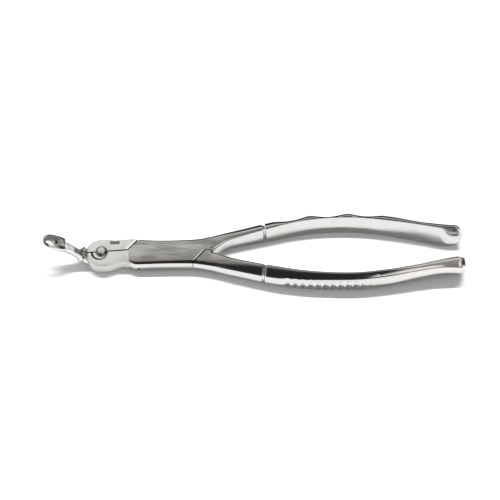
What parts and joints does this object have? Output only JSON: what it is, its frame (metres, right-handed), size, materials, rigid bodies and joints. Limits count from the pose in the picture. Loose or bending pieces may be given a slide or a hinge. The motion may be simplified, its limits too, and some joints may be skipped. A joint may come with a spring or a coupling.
{
  "type": "extraction forceps",
  "caption": "Dental extraction forceps: two crossing steel halves on a flush hinge rivet, with upturned hollow beaks, a round knuckle and bowed finger-shaped handles.",
  "frame": {"origin": "the point where the hinge axis meets the box's flat underside", "axes": "+X along the length towards the handle ends, +Z along the hinge axis towards the side that the beaks rise to, +Y towards the upper half's handle"},
  "size_m": [0.1757, 0.0338, 0.0207],
  "materials": {
    "upper_half_steel": "mirror-polished handle and beak, satin-ground box and arm",
    "lower_half_steel": "mirror-polished handle and beak, satin-ground box and arm",
    "rivet_steel": "ground flush with the box, satin",
    "pin_steel": "turned, satin crown and dark-reflecting cone"
  },
  "bodies": {
    "lower": {"lower_half": "lower_half_steel", "hinge_rivet": "rivet_steel", "guide_pin": "pin_steel"},
    "upper": {"upper_half": "upper_half_steel"}
  },
  "joints": [
    {"name": "hinge", "type": "hinge", "parent": "lower", "child": "upper", "pos_m": [0, 0, 0], "axis": [0, 0, 1], "range_deg": [0, 30]}
  ]
}
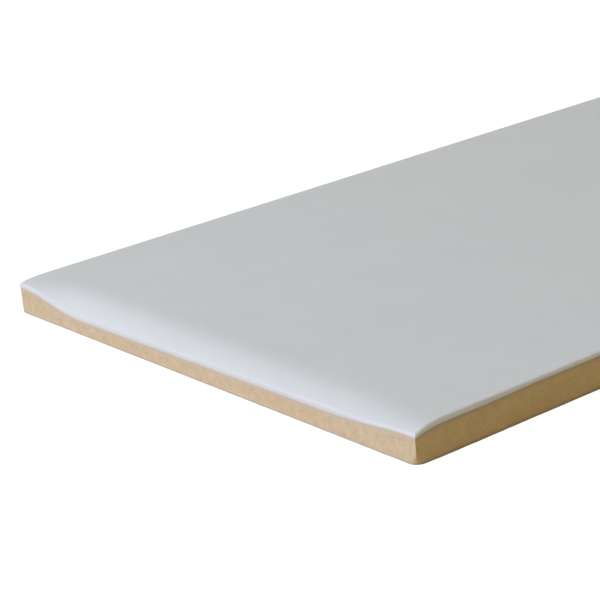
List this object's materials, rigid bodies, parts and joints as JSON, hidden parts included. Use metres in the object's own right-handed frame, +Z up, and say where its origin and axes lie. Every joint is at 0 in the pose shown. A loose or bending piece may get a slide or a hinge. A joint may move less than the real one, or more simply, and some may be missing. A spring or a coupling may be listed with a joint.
{
  "type": "glazed ceramic wall tile",
  "caption": "Brick-format ceramic wall tile with a satin white glazed face rolled down at its ends, bare buff body on its sides and a shallow keyed back.",
  "frame": {"origin": "centre of the tile's back, on the plane its lands rest on, as the tile lies flat with its glaze up", "axes": "+X along the tile's length, +Y across its width, +Z up out of the glazed face"},
  "size_m": [0.2, 0.1, 0.006],
  "materials": {
    "glazed_tile": "satin"
  },
  "bodies": {
    "root": {"tile": "glazed_tile"}
  },
  "joints": []
}
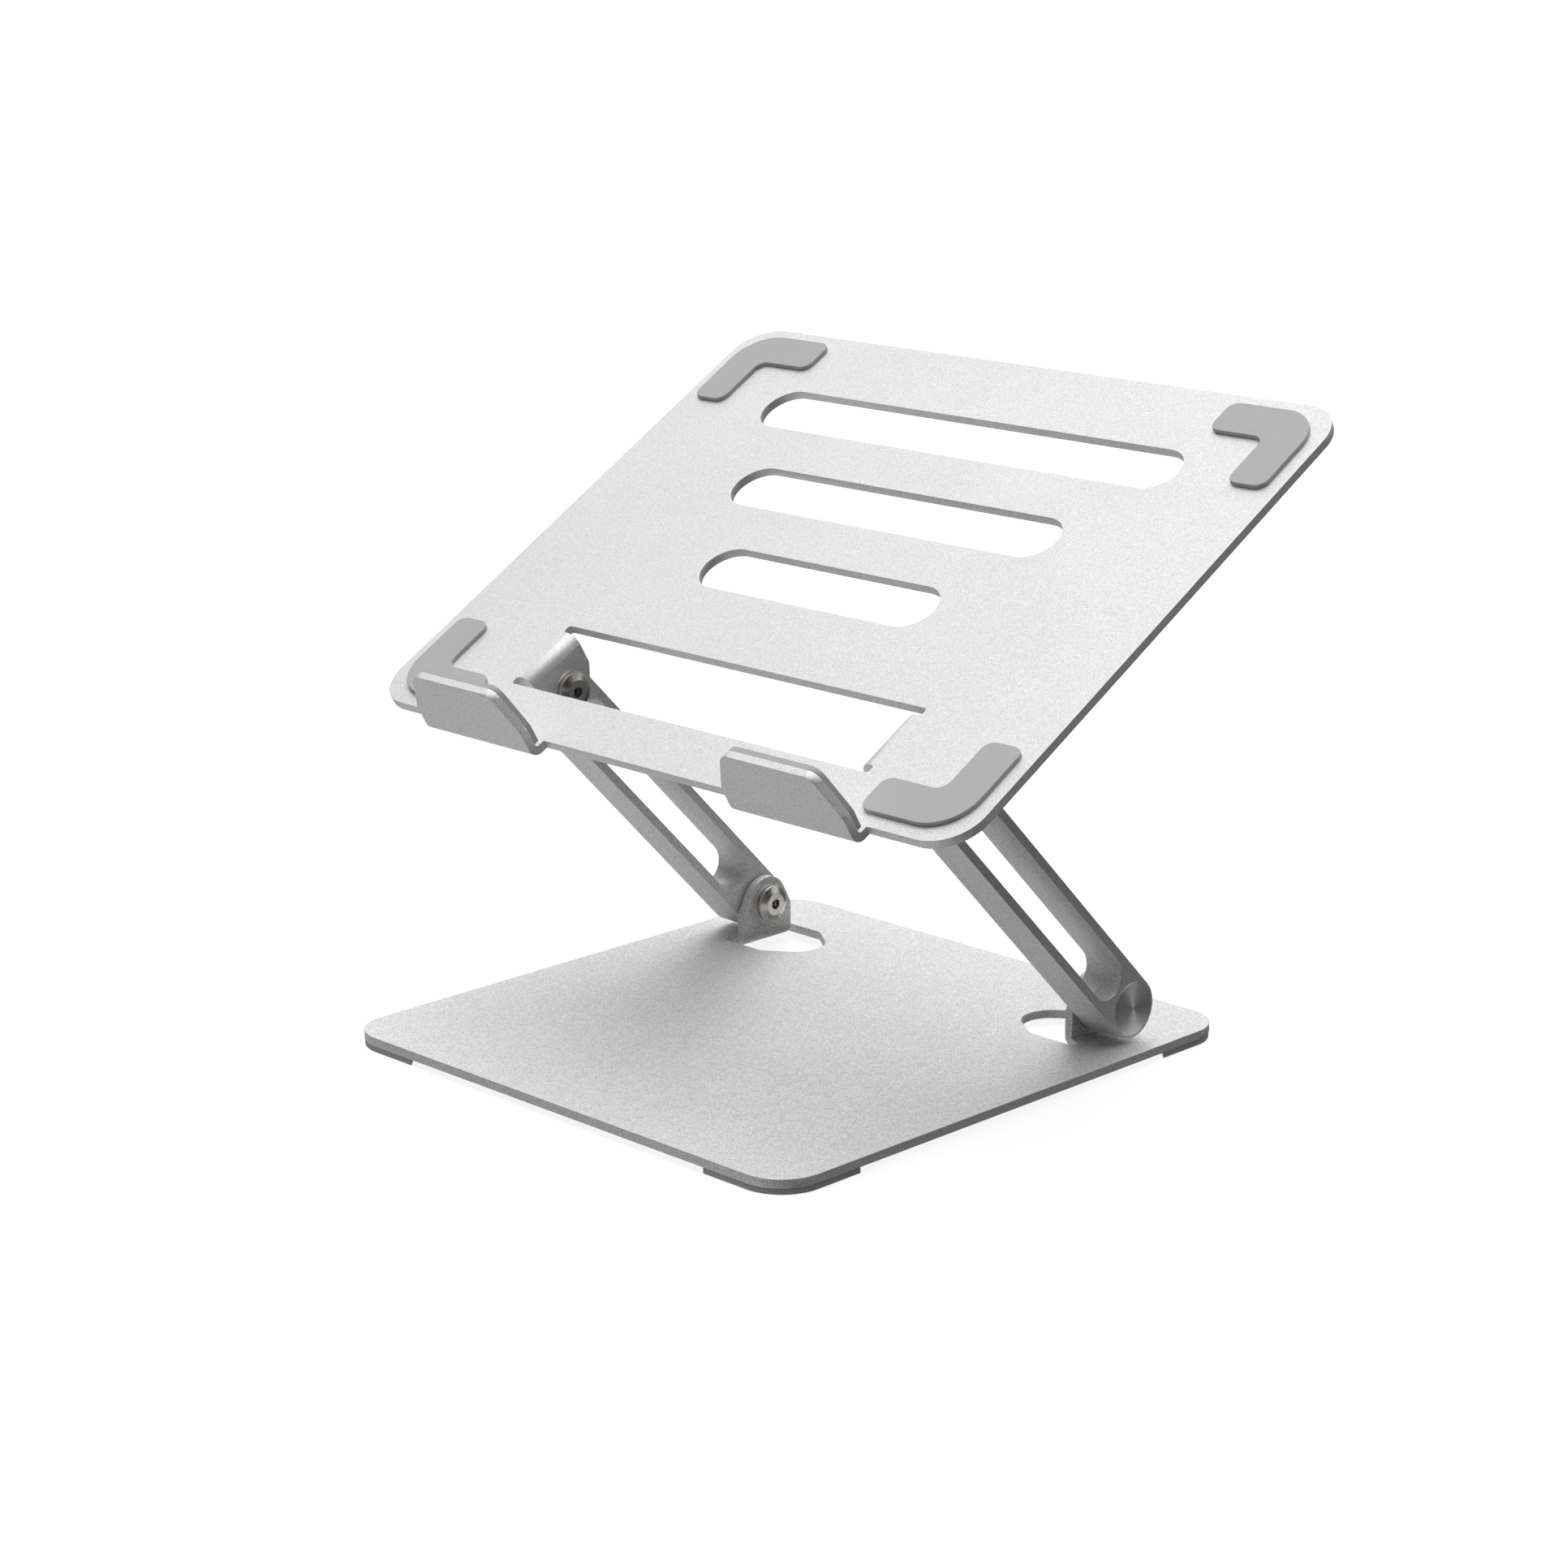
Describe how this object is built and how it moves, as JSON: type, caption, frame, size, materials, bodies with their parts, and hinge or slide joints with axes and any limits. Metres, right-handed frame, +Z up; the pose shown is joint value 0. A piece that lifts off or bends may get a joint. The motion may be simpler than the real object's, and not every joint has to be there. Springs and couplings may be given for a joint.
{
  "type": "laptop stand",
  "caption": "Folding aluminium laptop stand: flat base, slotted arms on friction hinges, and a vented tilting tray with front hooks and grip pads.",
  "frame": {"origin": "middle of the bounding box in X and Y, at the underside of the feet", "axes": "+X to the right of a person facing the stand, +Y away from them, +Z up"},
  "size_m": [0.26, 0.2212, 0.2083],
  "materials": {
    "anodised_sheet": "bead-blasted silver anodised",
    "anodised_bar": "bead-blasted silver anodised",
    "turned_cap": "face-turned aluminium",
    "nickel_steel": "satin nickel plate",
    "plain_steel": "plain",
    "foot_rubber": "matte",
    "pad_silicone": "matte grey silicone",
    "nylon": "matte"
  },
  "bodies": {
    "base": {"base_plate": "anodised_sheet", "foot_front_left": "foot_rubber", "foot_front_right": "foot_rubber", "foot_back_left": "foot_rubber", "foot_back_right": "foot_rubber"},
    "arms": {"arm_left": "anodised_bar", "arm_right": "anodised_bar", "cap_base_left": "turned_cap", "cap_base_right": "turned_cap", "cap_tray_left": "turned_cap", "cap_tray_right": "turned_cap", "nut_base_left": "plain_steel", "nut_base_right": "plain_steel", "nut_tray_left": "plain_steel", "nut_tray_right": "plain_steel", "screw_base_left": "nickel_steel", "screw_base_right": "nickel_steel", "screw_tray_left": "nickel_steel", "screw_tray_right": "nickel_steel", "washer_base_left": "nickel_steel", "washer_base_right": "nickel_steel", "spring_base_left": "plain_steel", "spring_base_right": "plain_steel", "spring_tray_left": "plain_steel", "spring_tray_right": "plain_steel", "friction_base_left": "nylon", "friction_base_right": "nylon"},
    "hinge_discs": {"washer_tray_left": "nickel_steel", "washer_tray_right": "nickel_steel", "friction_tray_left": "nylon", "friction_tray_right": "nylon"},
    "tray": {"tray_plate": "anodised_sheet", "pad_front_left": "pad_silicone", "pad_front_right": "pad_silicone", "pad_back_left": "pad_silicone", "pad_back_right": "pad_silicone", "hook_pad_left": "pad_silicone", "hook_pad_right": "pad_silicone"}
  },
  "joints": [
    {"name": "arm_hinge", "type": "hinge", "parent": "base", "child": "arms", "pos_m": [0, 0.05762, 0.0166], "axis": [-1, 0, 0], "range_deg": [-45.3, 35]},
    {"name": "tray_follow", "type": "hinge", "parent": "arms", "child": "hinge_discs", "pos_m": [0, -0.0341, 0.10929], "axis": [1, 0, 0], "range_deg": [-62, 48]},
    {"name": "tray_tilt", "type": "hinge", "parent": "hinge_discs", "child": "tray", "pos_m": [0, -0.0341, 0.10929], "axis": [1, 0, 0], "range_deg": [-14.9, 15]}
  ],
  "couplings": [
    {"joint": "tray_follow", "follows": "arm_hinge", "ratio": 1.3333}
  ]
}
═══
To be done >>
Output all of the data above without any alteration.

Written response >>
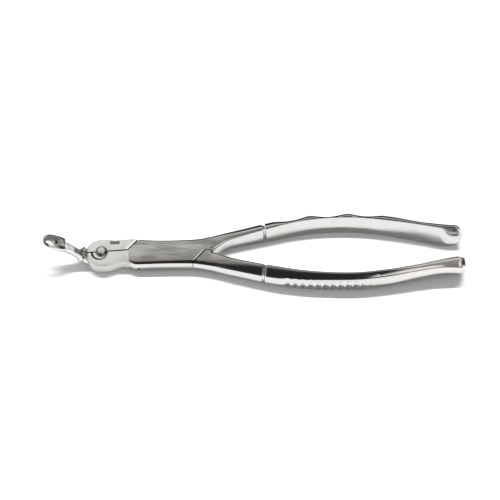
What parts and joints does this object have? Output only JSON: what it is, its frame (metres, right-handed), size, materials, rigid bodies and joints. Limits count from the pose in the picture. Loose or bending pieces may be given a slide or a hinge. The motion may be simplified, its limits too, and some joints may be skipped. A joint may come with a spring or a coupling.
{
  "type": "extraction forceps",
  "caption": "Dental extraction forceps: two crossing steel halves on a flush hinge rivet, with upturned hollow beaks, a round knuckle and bowed finger-shaped handles.",
  "frame": {"origin": "the point where the hinge axis meets the box's flat underside", "axes": "+X along the length towards the handle ends, +Z along the hinge axis towards the side that the beaks rise to, +Y towards the upper half's handle"},
  "size_m": [0.1757, 0.0338, 0.0207],
  "materials": {
    "upper_half_steel": "mirror-polished handle and beak, satin-ground box and arm",
    "lower_half_steel": "mirror-polished handle and beak, satin-ground box and arm",
    "rivet_steel": "ground flush with the box, satin",
    "pin_steel": "turned, satin crown and dark-reflecting cone"
  },
  "bodies": {
    "lower": {"lower_half": "lower_half_steel", "hinge_rivet": "rivet_steel", "guide_pin": "pin_steel"},
    "upper": {"upper_half": "upper_half_steel"}
  },
  "joints": [
    {"name": "hinge", "type": "hinge", "parent": "lower", "child": "upper", "pos_m": [0, 0, 0], "axis": [0, 0, 1], "range_deg": [0, 30]}
  ]
}
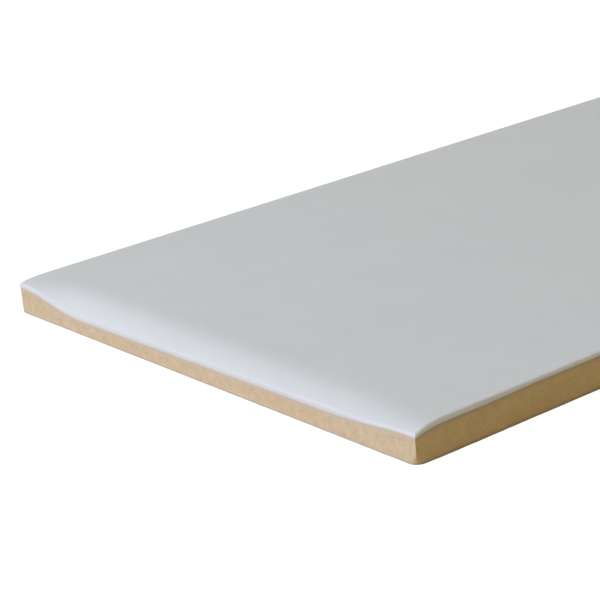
List this object's materials, rigid bodies, parts and joints as JSON, hidden parts included. Use metres in the object's own right-handed frame, +Z up, and say where its origin and axes lie. Every joint is at 0 in the pose shown. A loose or bending piece may get a slide or a hinge. A joint may move less than the real one, or more simply, and some may be missing. A spring or a coupling may be listed with a joint.
{
  "type": "glazed ceramic wall tile",
  "caption": "Brick-format ceramic wall tile with a satin white glazed face rolled down at its ends, bare buff body on its sides and a shallow keyed back.",
  "frame": {"origin": "centre of the tile's back, on the plane its lands rest on, as the tile lies flat with its glaze up", "axes": "+X along the tile's length, +Y across its width, +Z up out of the glazed face"},
  "size_m": [0.2, 0.1, 0.006],
  "materials": {
    "glazed_tile": "satin"
  },
  "bodies": {
    "root": {"tile": "glazed_tile"}
  },
  "joints": []
}
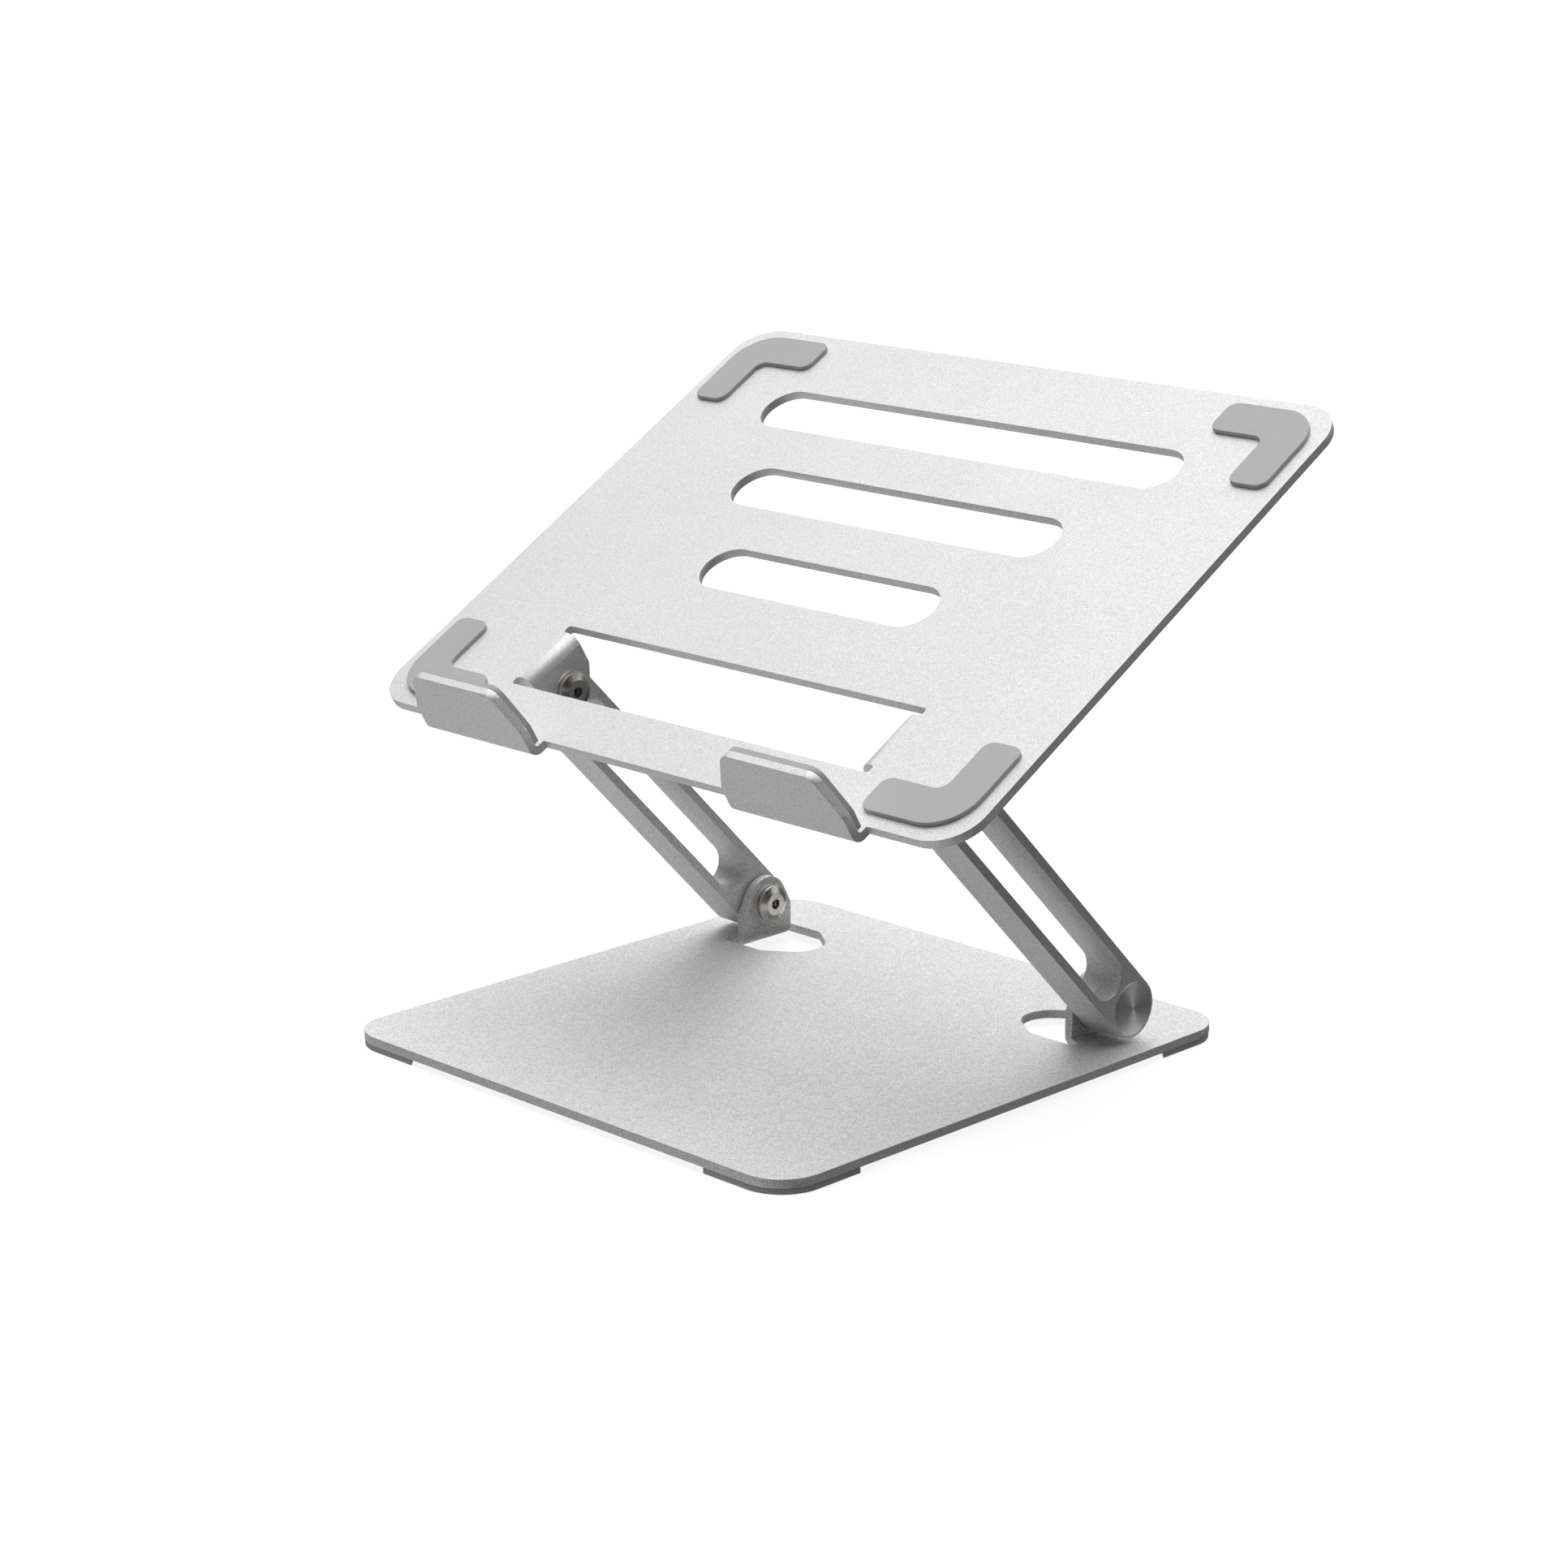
Describe how this object is built and how it moves, as JSON: type, caption, frame, size, materials, bodies with their parts, and hinge or slide joints with axes and any limits. Metres, right-handed frame, +Z up; the pose shown is joint value 0. A piece that lifts off or bends may get a joint. The motion may be simpler than the real object's, and not every joint has to be there. Springs and couplings may be given for a joint.
{
  "type": "laptop stand",
  "caption": "Folding aluminium laptop stand: flat base, slotted arms on friction hinges, and a vented tilting tray with front hooks and grip pads.",
  "frame": {"origin": "middle of the bounding box in X and Y, at the underside of the feet", "axes": "+X to the right of a person facing the stand, +Y away from them, +Z up"},
  "size_m": [0.26, 0.2212, 0.2083],
  "materials": {
    "anodised_sheet": "bead-blasted silver anodised",
    "anodised_bar": "bead-blasted silver anodised",
    "turned_cap": "face-turned aluminium",
    "nickel_steel": "satin nickel plate",
    "plain_steel": "plain",
    "foot_rubber": "matte",
    "pad_silicone": "matte grey silicone",
    "nylon": "matte"
  },
  "bodies": {
    "base": {"base_plate": "anodised_sheet", "foot_front_left": "foot_rubber", "foot_front_right": "foot_rubber", "foot_back_left": "foot_rubber", "foot_back_right": "foot_rubber"},
    "arms": {"arm_left": "anodised_bar", "arm_right": "anodised_bar", "cap_base_left": "turned_cap", "cap_base_right": "turned_cap", "cap_tray_left": "turned_cap", "cap_tray_right": "turned_cap", "nut_base_left": "plain_steel", "nut_base_right": "plain_steel", "nut_tray_left": "plain_steel", "nut_tray_right": "plain_steel", "screw_base_left": "nickel_steel", "screw_base_right": "nickel_steel", "screw_tray_left": "nickel_steel", "screw_tray_right": "nickel_steel", "washer_base_left": "nickel_steel", "washer_base_right": "nickel_steel", "spring_base_left": "plain_steel", "spring_base_right": "plain_steel", "spring_tray_left": "plain_steel", "spring_tray_right": "plain_steel", "friction_base_left": "nylon", "friction_base_right": "nylon"},
    "hinge_discs": {"washer_tray_left": "nickel_steel", "washer_tray_right": "nickel_steel", "friction_tray_left": "nylon", "friction_tray_right": "nylon"},
    "tray": {"tray_plate": "anodised_sheet", "pad_front_left": "pad_silicone", "pad_front_right": "pad_silicone", "pad_back_left": "pad_silicone", "pad_back_right": "pad_silicone", "hook_pad_left": "pad_silicone", "hook_pad_right": "pad_silicone"}
  },
  "joints": [
    {"name": "arm_hinge", "type": "hinge", "parent": "base", "child": "arms", "pos_m": [0, 0.05762, 0.0166], "axis": [-1, 0, 0], "range_deg": [-45.3, 35]},
    {"name": "tray_follow", "type": "hinge", "parent": "arms", "child": "hinge_discs", "pos_m": [0, -0.0341, 0.10929], "axis": [1, 0, 0], "range_deg": [-62, 48]},
    {"name": "tray_tilt", "type": "hinge", "parent": "hinge_discs", "child": "tray", "pos_m": [0, -0.0341, 0.10929], "axis": [1, 0, 0], "range_deg": [-14.9, 15]}
  ],
  "couplings": [
    {"joint": "tray_follow", "follows": "arm_hinge", "ratio": 1.3333}
  ]
}